1.  Under New York law, are uncontradicted statements of both the owner and the driver that the driver was operating the vehicle without the owner's permission sufficient to warrant a court in awarding summary judgment to the owner?

2. If the answer to question # 1 is “no,” is additional circumstantial evidence such as contemporaneous accident reports submitted by the owner sufficient to tip the balance and warrant a court in awarding summary judgment despite the interested nature of the source?

3. Is the uncontradicted testimony of driver and owner that the driver was operating the vehicle without permission, even if not sufficient to warrant summary judgment, sufficient at a trial to overcome the statutory presumption of permissive use, thereby placing the burden on plaintiff to prove permissive use?

4. If the answer to question # 3 is “no,” is the addition of such further evidence as contemporaneous accident reports by the owner sufficient to rebut the presumption of permissive use at trial?

5. Does New York law allow the absence of a report of unauthorized use of a vehicle to law enforcement to count as evidence of permissive use sufficient, alone or together with other evidence, to defeat summary judgment?

We respectfully invite the Court of Appeals to narrow these questions as it sees fit or to speak more broadly on the issues that New York Vehicle and Traffic Law § 388(1) raises in this context.   This panel retains jurisdiction and will consider any remaining issues after the Court of Appeals provides us with its guidance on these questions or declines certification.

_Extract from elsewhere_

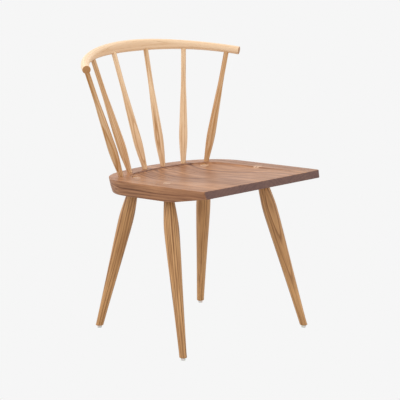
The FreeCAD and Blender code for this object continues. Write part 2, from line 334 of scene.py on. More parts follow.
@dataclass(frozen=True)
class Grain:
    """How a piece was cut from its log: where the pith runs beside it, and what its fibres follow.

    Attributes:
        to_log: Gives a vertex's place in the log, in millimetres: across, across, along the fibres.
        axis: Gives the direction of the fibres at a vertex.
        tone: How much darker than usual the piece's wood is.
    """

    to_log: Callable[[Vector], Vector]
    axis: Callable[[Vector], Vector]
    tone: float = 0.0

    def mark(self, mesh: bpy.types.Mesh) -> None:
        """Writes all three as the attributes that the wood materials read.

        Args:
            mesh: The finished mesh, in metres.
        """
        for name, kind in ((TIMBER, "FLOAT_VECTOR"), (GRAIN_AXIS, "FLOAT_VECTOR"), (TONE, "FLOAT")):
            mesh.attributes.new(name, kind, "POINT")
        log_place, fibre, shade = (mesh.attributes[name] for name in (TIMBER, GRAIN_AXIS, TONE))
        for vertex in mesh.vertices:
            place = vertex.co / MM
            log_place.data[vertex.index].vector = self.to_log(place)
            fibre.data[vertex.index].vector = self.axis(place)
            shade.data[vertex.index].value = self.tone


@dataclass(frozen=True)
class Piece:
    """What a finished piece is in the CAD model.

    Attributes:
        node: The CAD node that it stands for.
        slot: The record's material slot, which is not used.
        material: Its finish.
        grain: How its wood was cut, or None.
    """

    node: str
    slot: str
    material: bpy.types.Material
    grain: Grain | None = None

    def hand_in(self, mesh: bpy.types.Mesh) -> bpy.types.Object:
        """Args:
            mesh: The finished mesh, in its place on the chair.

        Returns:
            The object of the piece.
        """
        mesh.name = self.node + "_mesh"
        mesh.materials.clear()
        mesh.materials.append(self.material)
        for face in mesh.polygons:
            face.material_index = 0
        mesh.shade_smooth()
        mesh.set_sharp_from_angle(angle=SHARP_OVER)
        if self.grain:
            self.grain.mark(mesh)
        body = bpy.data.objects.new("look_" + self.node, mesh)
        bpy.context.scene.collection.objects.link(body)
        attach(body, ROOT)
        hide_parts(self.node)
        log.info("%s: %d faces", self.node, len(mesh.polygons))
        return body


# Turned pieces


class RunKind(Enum):
    """How a stretch of a turning passes its stations."""

    STRAIGHT = "straight"
    FLOWING = "flowing"


@dataclass(frozen=True)
class Run:
    """A stretch of a turning's outline.

    Attributes:
        names: The stations that it passes, in order.
        rings: How many rings of vertices it gets.
        kind: Straight between two stations, or flowing through all of them.
    """

    names: tuple[str, ...]
    rings: int = 2
    kind: RunKind = RunKind.STRAIGHT


def chain(*names: str) -> tuple[Run, ...]:
    """Straight runs from each of the named stations to the next."""
    return tuple(Run(pair) for pair in zip(names, names[1:]))


def run_curve(tree: bpy.types.NodeTree, run: Run, known: dict[str, Any]) -> bpy.types.Node:
    """Adds the nodes of one stretch of an outline.

    Args:
        tree: The tree that gets them.
        run: The stretch.
        known: The nodes that give the place of each station and the index, by name.

    Returns:
        The node that gives the stretch as a curve.
    """
    if run.kind is RunKind.STRAIGHT:
        first, last = (known[name] for name in run.names)
        path = add_node(tree, "GeometryNodeCurvePrimitiveLine", {"Start": first, "End": last})
    else:
        pick = add_node(tree, "GeometryNodeIndexSwitch", {"Index": known["index"]}, data_type="VECTOR")
        while len(pick.index_switch_items) < len(run.names):
            pick.index_switch_items.new()
        for number, name in enumerate(run.names):
            tree.links.new(known[name].outputs[0], pick.inputs[f"{number}"])
        dots = add_node(tree, "GeometryNodePoints", {"Count": len(run.names), "Position": pick})
        through = add_node(tree, "GeometryNodePointsToCurves", {"Points": dots})
        path = add_node(tree, "GeometryNodeCurveSplineType", {"Curve": through}, spline_type="CATMULL_ROM")
    return add_node(tree, "GeometryNodeResampleCurve", {"Curve": path, "Count": run.rings})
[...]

It is therefore ordered that the Clerk of this Court transmit to the Clerk of the Court of Appeals of the State of New York a Certificate, as set forth below, together with a complete set of the briefs, appendices, and record filed in this Court by the parties.

Certificate

The foregoing is hereby certified to the Court of Appeals of the State of New York, pursuant to 2d Cir. R. § 0.27 and N.Y. Comp.Codes R. & Regs. tit. 22, § 500.17, as ordered by the United States Court of Appeals for the Second Circuit.